▸ PROBLEM STATEMENT
List all lines of the data containing the word "shows".

[start DATASET EXTRACT]

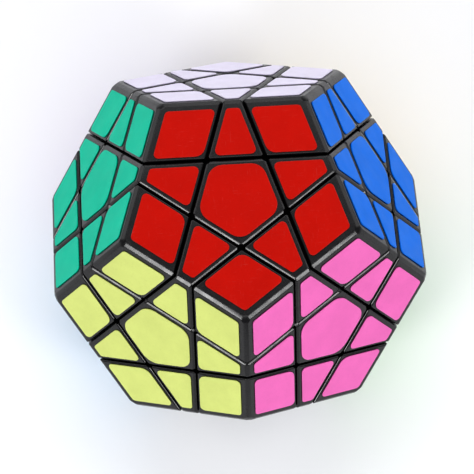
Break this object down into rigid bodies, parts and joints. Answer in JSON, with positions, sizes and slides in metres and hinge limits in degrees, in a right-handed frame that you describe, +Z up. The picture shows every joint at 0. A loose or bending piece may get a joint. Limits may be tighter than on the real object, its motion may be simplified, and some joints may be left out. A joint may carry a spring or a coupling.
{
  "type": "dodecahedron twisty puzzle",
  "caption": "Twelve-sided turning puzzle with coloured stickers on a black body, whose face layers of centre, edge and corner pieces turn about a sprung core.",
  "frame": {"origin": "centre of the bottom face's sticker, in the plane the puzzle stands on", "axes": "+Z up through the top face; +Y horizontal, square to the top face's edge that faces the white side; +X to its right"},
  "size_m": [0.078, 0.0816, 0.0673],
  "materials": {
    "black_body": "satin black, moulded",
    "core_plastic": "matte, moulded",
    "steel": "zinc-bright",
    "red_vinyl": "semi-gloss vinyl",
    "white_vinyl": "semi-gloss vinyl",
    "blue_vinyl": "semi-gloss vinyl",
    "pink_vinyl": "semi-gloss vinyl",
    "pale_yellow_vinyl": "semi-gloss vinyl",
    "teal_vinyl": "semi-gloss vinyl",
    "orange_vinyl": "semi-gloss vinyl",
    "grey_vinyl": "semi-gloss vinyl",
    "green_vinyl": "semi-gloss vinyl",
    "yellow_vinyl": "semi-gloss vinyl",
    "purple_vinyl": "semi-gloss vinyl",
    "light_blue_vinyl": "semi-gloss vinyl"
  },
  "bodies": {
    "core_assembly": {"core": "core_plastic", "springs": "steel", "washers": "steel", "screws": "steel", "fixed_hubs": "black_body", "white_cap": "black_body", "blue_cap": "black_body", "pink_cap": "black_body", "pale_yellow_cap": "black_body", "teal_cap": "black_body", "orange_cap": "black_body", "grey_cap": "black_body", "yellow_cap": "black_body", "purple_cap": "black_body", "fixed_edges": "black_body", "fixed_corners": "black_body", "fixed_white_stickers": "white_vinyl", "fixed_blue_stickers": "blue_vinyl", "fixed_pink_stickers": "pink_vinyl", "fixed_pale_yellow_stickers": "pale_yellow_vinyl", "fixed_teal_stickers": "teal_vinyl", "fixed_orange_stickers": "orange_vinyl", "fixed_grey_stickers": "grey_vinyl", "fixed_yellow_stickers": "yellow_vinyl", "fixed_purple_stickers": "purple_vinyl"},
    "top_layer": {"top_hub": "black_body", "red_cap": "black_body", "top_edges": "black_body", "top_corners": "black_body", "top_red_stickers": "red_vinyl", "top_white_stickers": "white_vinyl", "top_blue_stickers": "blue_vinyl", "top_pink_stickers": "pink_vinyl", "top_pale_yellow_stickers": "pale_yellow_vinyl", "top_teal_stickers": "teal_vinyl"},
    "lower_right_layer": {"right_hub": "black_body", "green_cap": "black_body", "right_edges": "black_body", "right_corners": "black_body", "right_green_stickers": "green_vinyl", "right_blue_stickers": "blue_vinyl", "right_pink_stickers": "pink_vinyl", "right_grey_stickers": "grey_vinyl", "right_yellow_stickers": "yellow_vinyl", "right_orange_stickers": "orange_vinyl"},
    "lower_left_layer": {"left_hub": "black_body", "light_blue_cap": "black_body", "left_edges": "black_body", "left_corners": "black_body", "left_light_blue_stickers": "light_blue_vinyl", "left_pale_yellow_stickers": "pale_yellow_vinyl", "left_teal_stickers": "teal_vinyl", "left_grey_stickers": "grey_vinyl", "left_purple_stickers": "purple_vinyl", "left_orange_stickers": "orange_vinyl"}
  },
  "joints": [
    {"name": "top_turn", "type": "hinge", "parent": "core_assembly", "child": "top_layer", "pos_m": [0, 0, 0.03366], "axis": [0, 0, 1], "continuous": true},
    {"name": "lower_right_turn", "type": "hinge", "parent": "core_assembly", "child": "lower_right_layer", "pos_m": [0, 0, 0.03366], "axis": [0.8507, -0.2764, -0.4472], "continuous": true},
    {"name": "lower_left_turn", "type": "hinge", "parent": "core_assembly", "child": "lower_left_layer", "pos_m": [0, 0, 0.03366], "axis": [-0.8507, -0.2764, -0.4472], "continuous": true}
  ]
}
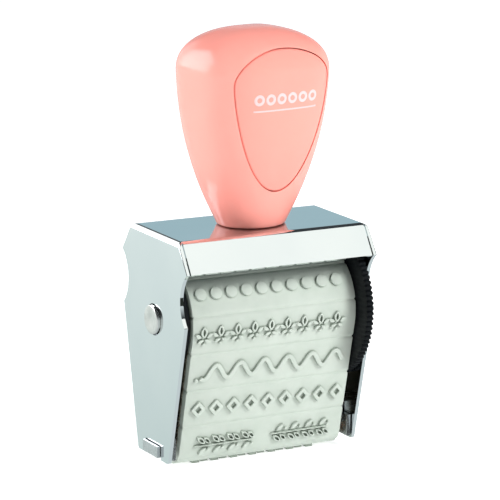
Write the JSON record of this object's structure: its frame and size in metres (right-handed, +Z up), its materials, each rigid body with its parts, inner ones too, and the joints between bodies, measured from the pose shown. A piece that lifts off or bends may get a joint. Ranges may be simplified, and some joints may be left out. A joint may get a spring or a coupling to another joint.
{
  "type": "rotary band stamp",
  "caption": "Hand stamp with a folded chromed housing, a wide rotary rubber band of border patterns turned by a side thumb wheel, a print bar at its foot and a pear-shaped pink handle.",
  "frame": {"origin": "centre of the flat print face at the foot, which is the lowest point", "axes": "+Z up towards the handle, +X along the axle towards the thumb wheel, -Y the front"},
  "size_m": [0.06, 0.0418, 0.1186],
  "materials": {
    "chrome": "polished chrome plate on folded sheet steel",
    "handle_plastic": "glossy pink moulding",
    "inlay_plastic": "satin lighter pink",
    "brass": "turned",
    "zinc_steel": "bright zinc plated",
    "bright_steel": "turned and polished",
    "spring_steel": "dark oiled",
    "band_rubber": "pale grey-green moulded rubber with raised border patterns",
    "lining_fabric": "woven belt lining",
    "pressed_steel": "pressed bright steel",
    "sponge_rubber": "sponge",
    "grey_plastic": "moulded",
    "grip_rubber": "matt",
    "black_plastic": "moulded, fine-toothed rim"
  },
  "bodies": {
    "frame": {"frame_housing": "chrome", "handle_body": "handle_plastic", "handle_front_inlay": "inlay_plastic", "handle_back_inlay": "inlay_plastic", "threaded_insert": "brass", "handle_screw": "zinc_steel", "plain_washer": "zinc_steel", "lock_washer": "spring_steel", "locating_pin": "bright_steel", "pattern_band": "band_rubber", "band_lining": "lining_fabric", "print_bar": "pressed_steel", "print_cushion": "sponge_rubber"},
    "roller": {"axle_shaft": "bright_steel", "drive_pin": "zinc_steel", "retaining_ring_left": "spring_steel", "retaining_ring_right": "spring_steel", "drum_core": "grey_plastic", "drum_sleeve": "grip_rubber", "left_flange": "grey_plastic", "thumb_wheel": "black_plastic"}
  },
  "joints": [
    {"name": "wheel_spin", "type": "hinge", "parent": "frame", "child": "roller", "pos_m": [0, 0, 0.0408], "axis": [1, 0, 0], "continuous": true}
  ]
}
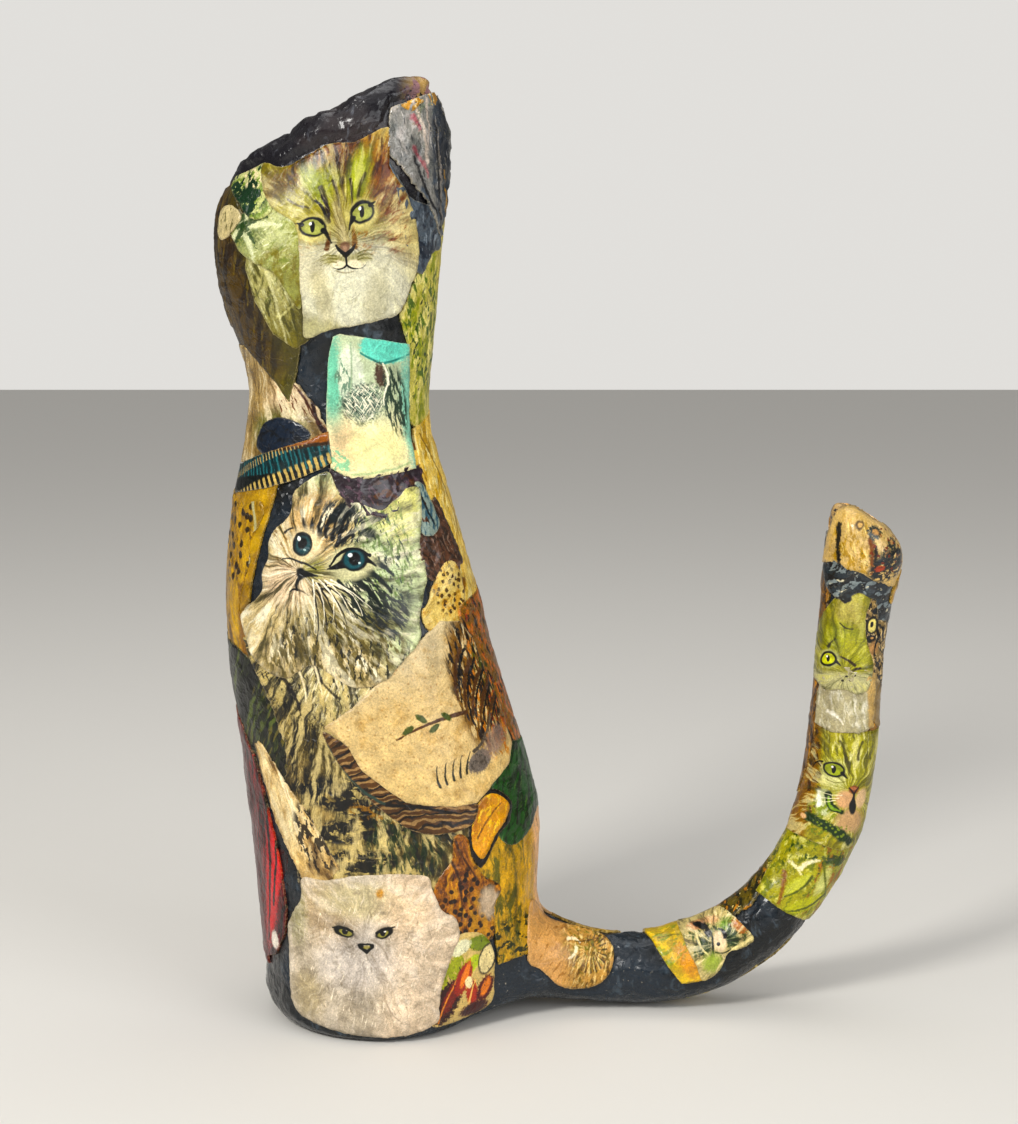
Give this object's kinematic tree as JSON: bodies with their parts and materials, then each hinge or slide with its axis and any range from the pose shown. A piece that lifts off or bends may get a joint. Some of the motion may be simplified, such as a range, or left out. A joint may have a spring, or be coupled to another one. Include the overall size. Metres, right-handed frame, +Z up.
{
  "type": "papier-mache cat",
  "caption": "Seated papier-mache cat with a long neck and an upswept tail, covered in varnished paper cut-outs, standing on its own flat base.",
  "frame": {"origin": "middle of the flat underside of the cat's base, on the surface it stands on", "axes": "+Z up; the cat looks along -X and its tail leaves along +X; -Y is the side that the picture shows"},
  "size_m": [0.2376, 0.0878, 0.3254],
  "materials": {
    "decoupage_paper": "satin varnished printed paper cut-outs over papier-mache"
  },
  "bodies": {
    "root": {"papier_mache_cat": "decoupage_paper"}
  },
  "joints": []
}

[end DATASET EXTRACT]

▸ TASK RESPONSE
Break this object down into rigid bodies, parts and joints. Answer in JSON, with positions, sizes and slides in metres and hinge limits in degrees, in a right-handed frame that you describe, +Z up. The picture shows every joint at 0. A loose or bending piece may get a joint. Limits may be tighter than on the real object, its motion may be simplified, and some joints may be left out. A joint may carry a spring or a coupling.
  "frame": {"origin": "middle of the flat underside of the cat's base, on the surface it stands on", "axes": "+Z up; the cat looks along -X and its tail leaves along +X; -Y is the side that the picture shows"},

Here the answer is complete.